Now each new season announcement is being held up to an accounting, not necessarily in its own board room, staff meeting or local press, but by activists seeking to lay bare this congenital issue. In 2012-13? Arizona Theatre Company: Six plays, all by white males. Seattle Rep: Eight plays, two by women, one of them African American. Alley Theatre in Houston: 11 productions, 2 by women (one of them Agatha Christie) and one by an Asian American man. Kansas City Rep: seven shows, six by men and one developed by an ensemble. Obviously I cannot go theatre by theatre, and I think more detailed data will be gathered, but underrepresentation of works by women and writers of color (of any gender) prevails. What of Steppenwolf? Their next five play season includes plays by one woman and one African-American man.
Is it fair to apply what some might call a quota system in assessing the diversity work on American stages? I would have to say, as so many of our resident theatres are on the verge of celebrating their 50th anniversaries in the next few years, that a public declaration of these figures is not only fair, but necessary. Theatres have been asked by foundations, by corporations, by government funders to break down their staffs and boards by gender and race for years, and knowing that they were under scrutiny may have caused many companies to diversify internally more, or more quickly, than they might have otherwise.

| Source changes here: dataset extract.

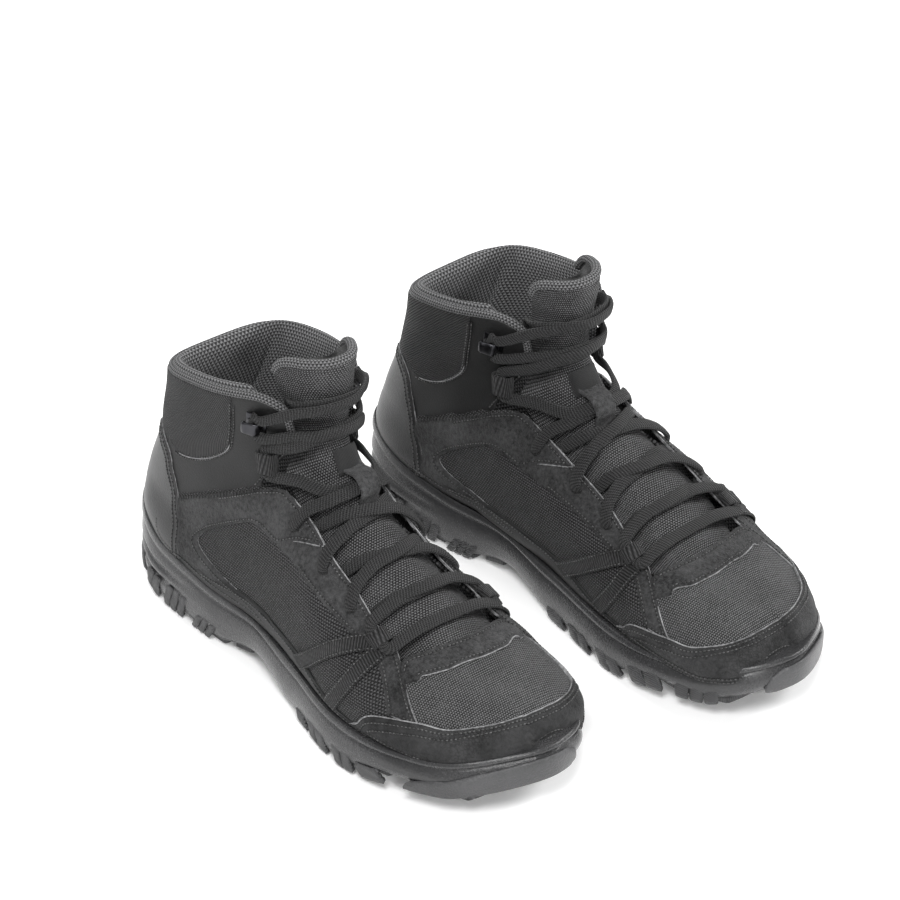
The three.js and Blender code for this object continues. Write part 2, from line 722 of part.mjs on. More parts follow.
// ---- The pieces of one boot ----
const colours = {
  rubber: ['#2b2c2e', 0.55, 0],
  foam: ['#3a3b3e', 0.6, 0],
  board: ['#c9c2b2', 0.9, 0],
  footbed: ['#4a4d52', 0.95, 0],
  stiffener: ['#b9b4a8', 0.8, 0],
  mesh: ['#77797d', 0.95, 0],
  tongueFabric: ['#6d6f73', 0.95, 0],
  fabric: ['#4c4e52', 0.9, 0],
  twill: ['#45474b', 0.9, 0],
  synthetic: ['#3d3f43', 0.65, 0],
  suede: ['#505256', 0.95, 0],
  webbing: ['#434549', 0.85, 0],
  lace: ['#36383b', 0.85, 0],
  metal: ['#6b6e74', 0.35, 1],
};

const pieces = [];
const add = (name, colour, geometry) => pieces.push({ name, colour, geometry: joinedVertices(geometry) });
const wrapped = (side) => [...side, ...mirrorOutline(side).map(([s, a]) => [s, a - 360]).reverse()];
const halves = [['outer', true], ['inner', false]];

add('outsole', 'rubber', outsole());
add('midsole', 'foam', midsole());
add('lasting_board', 'board', panel(wrapped(boardSide), ...level.board));
add('footbed', 'footbed', panel(wrapped(footbedSide), ...level.footbed));
add('toe_puff', 'stiffener', panel(bothSides(toePuffSide), ...level.stiffener));
add('heel_stiffener', 'stiffener', panel(wrapped(stiffenerSide), ...level.stiffener));
add('lining', 'mesh', panel(bothSides(liningSide), liningLow, liningHigh));
add('tongue', 'tongueFabric', panel(bothSides(tongueSide), tongueLow, tongueHigh));
const labelHeights = [gap, gap + labelThickness].map((height) => (s, a) => tongueHigh(s, a) + height);
add('tongue_label', 'synthetic', panel(labelOutline, ...labelHeights));
add('lace_keeper', 'suede', laceKeeper());
add('vamp', 'fabric', panel(vampOutline, ...level.upper));
add('back_panel', 'twill', panel(wrapped(backPanelSide), ...level.upper));
add('toe_rand', 'suede', panel(bothSides([[0.05, 43], ...randTop]), ...level.overlay));
add('throat_tab', 'suede', panel(throatOutline, ...level.overlay));
add('heel_counter', 'synthetic', panel(wrapped(counterSide), ...level.overlay));
halves.forEach(([side, outer]) => {
  const outline = (points) => (outer ? points : mirrorOutline(points));
  add(`quarter_${side}`, 'mesh', withLaceHoles(panel(outline(quarterOutline), ...level.upper), outer));
  add(`shaft_${side}`, 'synthetic', panel(outline(shaftOutline), ...level.upper));
  add(`eyestay_${side}`, 'suede', withLaceHoles(panel(outline(eyestayOutline), ...level.overlay), outer));
  add(`mudguard_${side}`, 'synthetic', panel(outline(mudguardOutline), ...level.overlay));
  add(`strap_${side}`, 'webbing', strap(outer));
  add(`ankle_loop_${side}`, 'webbing', webbingLoop(ankleLoop, outer, ankleLoopHeight));
  add(`hook_${side}`, 'metal', hook(outer));
});
add('lace', 'lace', cord(laceRoute, laceDiameter / 2, 5));

// ---- The pair ----
const pair = new THREE.Group();
[['left', 1], ['right', -1]].forEach(([boot, outwards]) => {
  const group = new THREE.Group();
  group.position.set(outwards * bootSpacing / 2, -outwards * bootStagger / 2, 0);
  group.rotation.z = THREE.MathUtils.degToRad(outwards * toeOut);
  pieces.forEach(({ name, colour, geometry }) => {
    const placed = geometry.clone().translate(0, -outsoleLength / 2, 0).scale(outwards, -1, 1);
    if (outwards > 0) flip(placed);
    const [tone, roughness, metalness] = colours[colour];
    const material = new THREE.MeshStandardMaterial({ color: tone, roughness, metalness });
    const mesh = new THREE.Mesh(placed, material);
    mesh.name = `${boot}_${name}`;
    group.add(mesh);
  });
  pair.add(group);
});

// The origin is the middle of the pair's box, on the ground.
const box = new THREE.Box3().setFromObject(pair, true);
const middle = box.getCenter(new THREE.Vector3());
pair.position.set(-middle.x, -middle.y, -box.min.z);

export default pair;
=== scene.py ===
import math

import bmesh
import bpy
import numpy as np
from mathutils import Matrix, Vector
from mathutils.kdtree import KDTree


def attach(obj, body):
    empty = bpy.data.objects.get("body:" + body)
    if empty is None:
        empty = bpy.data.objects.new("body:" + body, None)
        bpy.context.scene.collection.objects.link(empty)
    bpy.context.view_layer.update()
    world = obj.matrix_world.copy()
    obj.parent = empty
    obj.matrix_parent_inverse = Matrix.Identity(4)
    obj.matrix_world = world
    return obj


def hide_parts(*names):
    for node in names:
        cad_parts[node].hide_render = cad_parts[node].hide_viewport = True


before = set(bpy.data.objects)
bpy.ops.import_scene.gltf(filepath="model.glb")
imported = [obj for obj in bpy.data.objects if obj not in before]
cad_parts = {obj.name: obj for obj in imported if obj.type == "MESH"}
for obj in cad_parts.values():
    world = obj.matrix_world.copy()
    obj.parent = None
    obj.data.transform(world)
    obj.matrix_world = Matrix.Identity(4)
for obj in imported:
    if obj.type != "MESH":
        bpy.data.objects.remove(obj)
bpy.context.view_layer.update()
print("frame loaded")

view = {
    "azimuth": -40.3, "elevation": 32.73, "distance": 2.26,
    "target": (0.0347, 0.0596, 0.061), "lens": 177.7,
}


def makeCamera():
    turn, lift = math.radians(view["azimuth"]), math.radians(view["elevation"])
    back = Vector((math.sin(turn) * math.cos(lift), -math.cos(turn) * math.cos(lift), math.sin(lift)))
    data = bpy.data.cameras.new("camera")
    data.lens = view["lens"]
    data.clip_end = 20
    camera = bpy.data.objects.new("camera", data)
    camera.location = Vector(view["target"]) + back * view["distance"]
    camera.rotation_euler = back.to_track_quat("Z", "Y").to_euler()
    bpy.context.scene.collection.objects.link(camera)
    bpy.context.scene.camera = camera


studio = {
    "sky": 0.30, "floorGlow": 0.12,
    "lights": [  # place, aim, size, power
        ((-1.1, -0.9, 1.9), (0, 0, 0.05), 0.8, 44),
        ((1.6, -0.7, 1.3), (0, 0, 0.05), 0.7, 36),
        ((0.3, 1.9, 1.4), (0, 0, 0.1), 1.1, 34),
        ((-0.7, -1.3, 0.9), (0, 0, 0.03), 0.2, 7),
    ],
}


def makeLights():
    world = bpy.data.worlds.new("studio")
    world.use_nodes = True
    world.node_tree.nodes["Background"].inputs["Color"].default_value = (1, 1, 1, 1)
    world.node_tree.nodes["Background"].inputs["Strength"].default_value = studio["sky"]
    bpy.context.scene.world = world
    for place, aim, size, power in studio["lights"]:
        data = bpy.data.lights.new("softbox", "AREA")
        data.size = size
        data.energy = power
        light = bpy.data.objects.new("softbox", data)
        light.location = place
        light.rotation_euler = (Vector(place) - Vector(aim)).to_track_quat("Z", "Y").to_euler()
        bpy.context.scene.collection.objects.link(light)


def makeFloor():
    bm = bmesh.new()
    bmesh.ops.create_grid(bm, x_segments=1, y_segments=1, size=30)
    mesh = bpy.data.meshes.new("floor")
    bm.to_mesh(mesh)
    bm.free()
    floor = bpy.data.objects.new("floor", mesh)
    floor.location.z = -0.0005
    bpy.context.scene.collection.objects.link(floor)
    paper = Finish("paper", (0.93, 0.93, 0.93), 0.9)
    paper.shader.inputs["Emission Color"].default_value = (1, 1, 1, 1)
    paper.shader.inputs["Emission Strength"].default_value = studio["floorGlow"]
    mesh.materials.append(paper.material)


def mathOperator(operation, swapped=False):
    def operate(wire, other):
        return wire.math(operation, other, swapped)
    return operate


class Wire:  # a socket that takes part in sums: each operation adds its Math node
    __add__ = __radd__ = mathOperator("ADD")
    __sub__ = mathOperator("SUBTRACT")
    __rsub__ = mathOperator("SUBTRACT", True)
    __mul__ = __rmul__ = mathOperator("MULTIPLY")
    __truediv__ = mathOperator("DIVIDE")
    atMost = mathOperator("MINIMUM")
    atLeast = mathOperator("MAXIMUM")

    def __init__(self, finish, socket):
        self.finish = finish
        self.socket = socket

    def math(self, operation, other=0.0, swapped=False):
        pair = (other, self) if swapped else (self, other)
        return self.finish.node("ShaderNodeMath", {"operation": operation}, {0: pair[0], 1: pair[1]})

    def wave(self):  # 0 to 1 and back, once for each whole number
        return (self * (2 * math.pi)).math("SINE") * 0.5 + 0.5

    def size(self):
        return self.math("ABSOLUTE")

    def whole(self):
        return self.math("FLOOR")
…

Actors Equity has conducted surveys of seasonal hiring, broken down for gender and race, for a number of years – another watchful eye. Now the focus must shift to the writers of the work on our stages if progress is to be made.
It is ironic that the civil rights movement in America is perhaps most associated with the 1960s, followed closely by the feminist movement — the very same period that coincidentally also saw the bourgeoning of the American resident theatre movement. How unfortunate that some of the language associated, for good or ill, with the first two efforts (tokenism, quotas) are even relevant in discussion of artistic breadth of the latter half a century later.